Allerdings birgt diese Verbindung zwischen Zuckmayers Drama und Löschburgs solider wissenschaftlicher Recherche ihren Konfliktstoff in sich. Denn das Bild, das sich vom Hauptmann von Köpenick in deutschen Großhirnrinden festgesetzt hat, ist eben von dem Zuckmayerschen Bühnenstück aus dem Jahre 1931 und dessen gelungenen Verfilmungen von 1932 und 1956 geprägt - zusätzlich noch verankert durch die Erinnerung an die großen schauspielerischen Leistungen eines Werner Krauss bzw. eines Heinz Rühmann. Dabei ist ganz verdrängt worden, daß Zuckmayer seiner gegen das freche Sich-wieder-Spreizen des deutschen Militarismus (gerade einmal ein Jahrzehnt nach seiner gewaltigen Niederlage im Ersten Weltkrieg) gerichteten dramatischen Satire den Untertitel „Ein deutsches Märchen“ gegeben hatte. Zuckmayer war sich des zweifelhaften Wertes seiner hauptsächlichen literarischen Vorlage vollauf bewußt: benutzte er doch des Wilhelm Voigt eigene Darstellung der Ursachen und Vorgänge im Zusammenhang mit dem Köpenicker Raubzug - die Voigtsche Autobiographie von 1909 „Wie ich Hauptmann von Köpenick wurde“ . Dieses Zeugnis (das wahrscheinlich nicht einmal von Voigt selber ist, sondern sehr wahrscheinlich von dem Berliner Kriminalschriftsteller Hans Hyan) wimmelt von leicht durchschaubaren Ausreden, Verwischungen, Auslassungen und Überheblichkeiten, strickt aber natürlich mit Eifer an der gerichtsnotorischen Legende, die ganze Köpenicker Aktion habe nur der Erlangung eines Passes gegolten. Mit dem Buch unter seinem eigenen Namen hätte Wilhelm Voigt sich zweifellos nicht über Jahrzehnte das von ihm gewünschte Image verschaffen können - aber auf dem Umweg über Zuckmayer hat sich Voigts überhebliche Selbstdarstellung zum allgemeingültigen Bild von der „Köpenickiade“ gemausert. Damit ist der Gewaltverbrecher Wilhelm Voigt in eine Reihe mit dem Grafen Egmont, dem Infanten Don Carlos und dem Freiheitshelden Tell gerückt, deren dichterische Wiedergabe mit den realen Personen der Geschichte bekanntlich nichts, aber auch gar nichts zu tun hat.

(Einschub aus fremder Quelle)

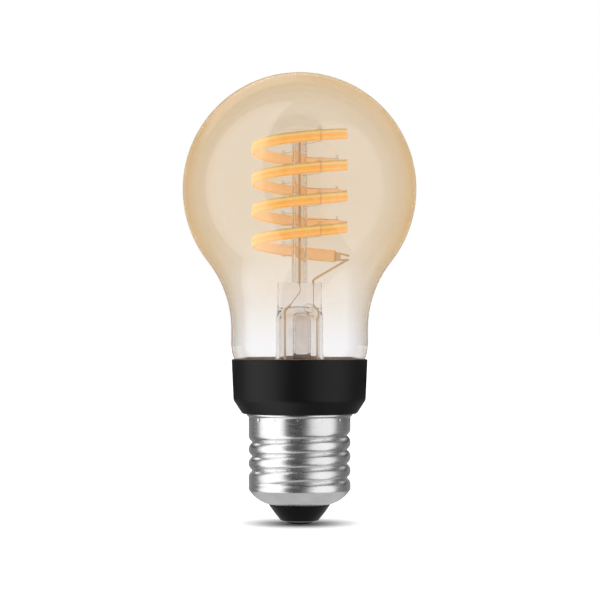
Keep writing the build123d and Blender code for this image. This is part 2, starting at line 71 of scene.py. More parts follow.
def turned(outline, columns=256):
    """Points of a turned shape: each radius and height of the outline, all the way round."""
    radius, height = np.asarray(outline, float).T[:, :, None]
    return around(radius, np.linspace(0, 2 * np.pi, columns + 1), height)


def eased(points, cuts, steps=6):
    """Line through points with eased corners: round each corner it is a parabola that
    starts and ends one cut's length away from it."""
    points = np.asarray(points, float)
    cuts = np.broadcast_to(cuts, len(points) - 2)
    share = np.linspace(0, 1, steps + 1)[:, None]
    runs = [points[:1]]
    for before, corner, after, cut in zip(points, points[1:], points[2:], cuts):
        start = corner + (before - corner) * cut / np.linalg.norm(before - corner)
        end = corner + (after - corner) * cut / np.linalg.norm(after - corner)
        runs.append((1 - share) ** 2 * start + 2 * share * (1 - share) * corner + share**2 * end)
    runs.append(points[-1:])
    return np.concatenate(runs)


def skin(name, *grids, crease=38):
    """Smooth closed mesh over grids of points: each four neighbours make a face, points
    that meet are joined, and edges sharper than the crease angle stay crisp."""
    points, faces, first = [], [], 0
    for grid in grids:
        rows, columns = grid.shape[:2]
        index = first + np.arange(rows * columns).reshape(rows, columns)
        corners = (index[:-1, :-1], index[:-1, 1:], index[1:, 1:], index[1:, :-1])
        faces.append(np.stack(corners, axis=-1).reshape(-1, 4))
        points.append(grid.reshape(-1, 3) / 1000)
        first += rows * columns
    mesh = bpy.data.meshes.new(name)
    mesh.from_pydata(np.concatenate(points), [], np.concatenate(faces).tolist())
    work = bmesh.new()
    work.from_mesh(mesh)
    bmesh.ops.remove_doubles(work, verts=work.verts, dist=2e-7)
    bmesh.ops.recalc_face_normals(work, faces=work.faces)
    work.to_mesh(mesh)
    work.free()
    mesh.shade_smooth()
    mesh.set_sharp_from_angle(angle=math.radians(crease))
    piece = bpy.data.objects.new(name, mesh)
    bpy.context.scene.collection.objects.link(piece)
    return piece


def new_finish(name, **values):
    """Material with one main shader, set to plain values; names use _ for a space."""
    finish = bpy.data.materials.new(name)
    finish.use_nodes = True
    shader = finish.node_tree.nodes["Principled BSDF"]
    for label, value in values.items():
        shader.inputs[label.replace("_", " ")].default_value = value
    return finish, finish.node_tree, shader


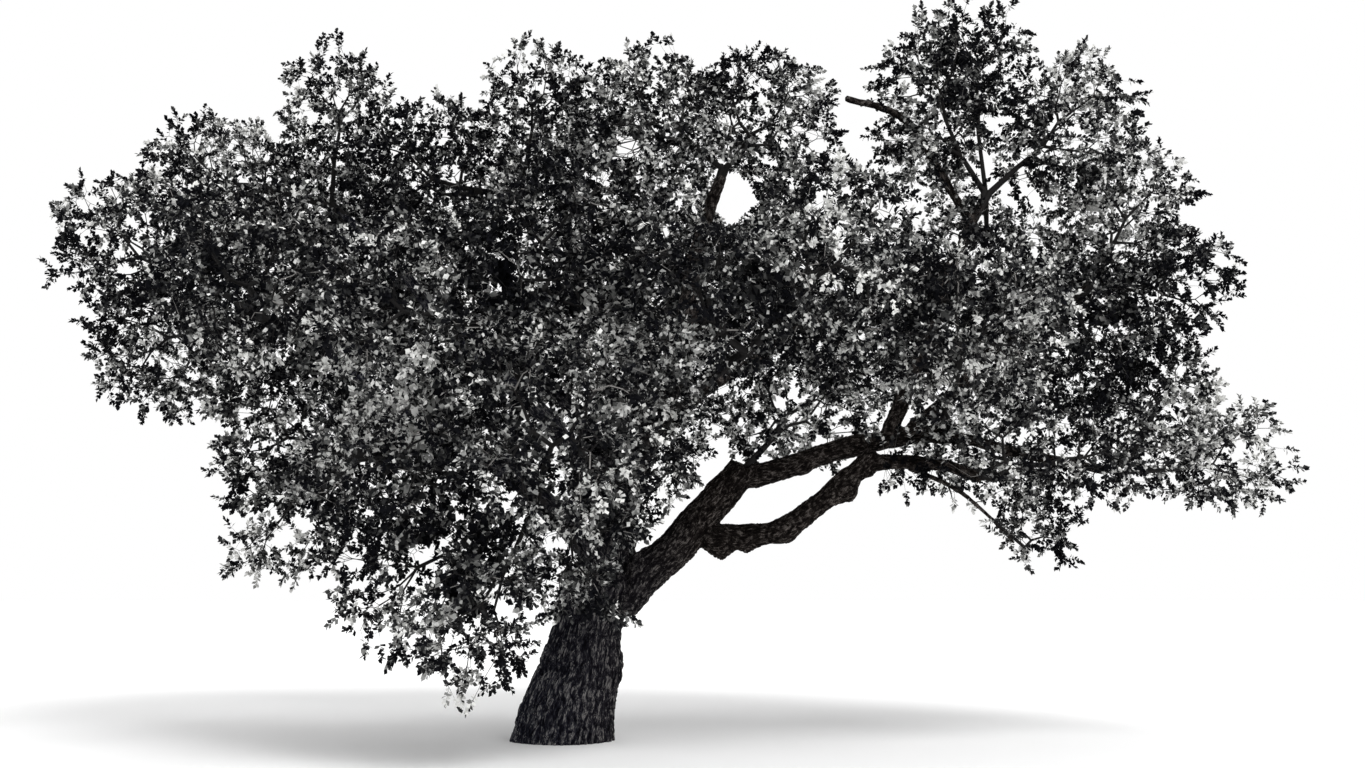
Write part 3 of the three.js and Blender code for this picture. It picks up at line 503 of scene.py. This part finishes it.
def tube(rings, ends):
    """Points and faces of a closed skin over rings of points, with a point at each end."""
    count, sides, _ = rings.shape
    points = np.concatenate([rings.reshape(-1, 3), ends])
    ring, side = np.meshgrid(np.arange(count - 1), np.arange(sides), indexing="ij")
    a = ring * sides + side
    b = ring * sides + (side + 1) % sides
    quads = np.stack([a, b, b + sides, a + sides], axis=-1).reshape(-1, 4)
    side = np.arange(sides)
    after = (side + 1) % sides
    last = (count - 1) * sides
    foot = np.stack([np.full(sides, count * sides), after, side], axis=1)
    head = np.stack([np.full(sides, count * sides + 1), last + side, last + after], axis=1)
    faces = np.concatenate([quads[:, [0, 1, 2]], quads[:, [0, 2, 3]], foot, head])
    return points, faces


def joined(skins):
    points, faces, start = [], [], 0
    for skin_points, skin_faces in skins:
        points.append(skin_points)
        faces.append(skin_faces + start)
        start += len(skin_points)
    return np.concatenate(points), np.concatenate(faces)


def rings_round(places, side, up, radius, sides):
    """A ring of points round each place."""
    turns = np.arange(sides) * 2 * np.pi / sides
    across = np.cos(turns)[None, :, None] * side[:, None]
    upwards = np.sin(turns)[None, :, None] * up[:, None]
    return places[:, None] + (across + upwards) * radius[:, None, None]


def repeated(faces, count, points_each):
    """The same faces on each of `count` shapes that follow each other."""
    starts_at = np.arange(count) * points_each
    return (faces[None] + starts_at[:, None, None]).reshape(-1, faces.shape[1])


def prisms(starts, ends, first, last, sides):
    """Tapering prisms with open ends, from `starts` to `ends`."""
    ahead = unit(ends - starts)
    side, up = square_to(ahead)
    near = starts - ahead * first[:, None] * TWIG_OVERLAP
    far = ends + ahead * last[:, None] * TWIG_OVERLAP
    rings = [rings_round(near, side, up, first, sides), rings_round(far, side, up, last, sides)]
    corner = np.arange(sides)
    after = (corner + 1) % sides
    quads = np.stack([corner, after, after + sides, corner + sides], axis=1)
    points = np.concatenate(rings, axis=1).reshape(-1, 3)
    return points, repeated(quads, len(starts), 2 * sides)


def spikes(starts, ends, first, sides):
    """Pointed prisms, from `starts` to `ends`."""
    ahead = unit(ends - starts)
    side, up = square_to(ahead)
    near = starts - ahead * first[:, None] * TWIG_OVERLAP
    ring = rings_round(near, side, up, first, sides)
    corner = np.arange(sides)
    triangles = np.stack([corner, (corner + 1) % sides, np.full(sides, sides)], axis=1)
    points = np.concatenate([ring, ends[:, None]], axis=1).reshape(-1, 3)
    return points, repeated(triangles, len(starts), sides + 1)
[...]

Mit der allseits präsenten populären Sicht auf die Köpenicker Vorgänge vom 16. Oktober 1906 und deren Haupt-Protagonisten räumt nun der Historiker Löschburg gründlich auf - übrigens dank seines flüssigen Stils nicht weniger amüsant, als die Zuckmayersche Version der Dinge sich ins öffentliche Bewußtsein gedrängt hat. Obgleich Löschburg ausdrücklich mit seinen Forschungsergebnissen keine Gegendarstellung zu der literarischen Leistung Zuckmayers liefern will, impliziert sein auf breiter Quellengrundlage erarbeitetes Werk doch eine Richtigstellung des literarisch so massenwirksam verzeichneten Bildes des falschen Hauptmanns und ist damit geeignet, die persönlichen Motive eines gerissenen Gauners von der gesellschaftlichen und historischen Bedeutung des „Falles“ zu trennen. Im Schlußsatz seines Resümees zieht der Autor das Fazit, es gelte „doch zu unterscheiden zwischen den Motiven der Handlung und den Auswirkungen der Tat ...“ (S. 310) Diese Differenz herauszuarbeiten ist das eigentliche Anliegen des Buches. Durch genauen Vergleich der Presseberichte, der Polizei- und Gerichtsakten - viele davon erstmals durch ihn wissenschaftlich benutzt - kann sein Verfasser ein minutiöses Bild der Vorgänge um das und in dem Köpenicker Rathaus nachzeichnen. Damit wird auch die Legende um den gesuchten Paß bis zum letzten ad absurdum geführt; übrig bleibt ein mißlungener Anschlag auf das „große Geld“, bei dem es um Hunderttausende, ja wohl sogar um zwei Millionen Mark gehen sollte - ein Gangsterstück, das nur infolge der Verkettung mehrerer Zufälligkeiten ganz und gar danebenging. Dabei handelte es sich der Absicht nach nicht nur um Gelder der öffentlichen Hand, sondern auch um die Spargroschen der „kleinen Leute“: Sehr richtig bemerkt Löschburg, daß das Lachen über die Blamage des Militarismus die Tatsache überdeckte, daß Voigts Überfall auch ein Raubzug zum Schaden der Bevölkerung war. (S. 75)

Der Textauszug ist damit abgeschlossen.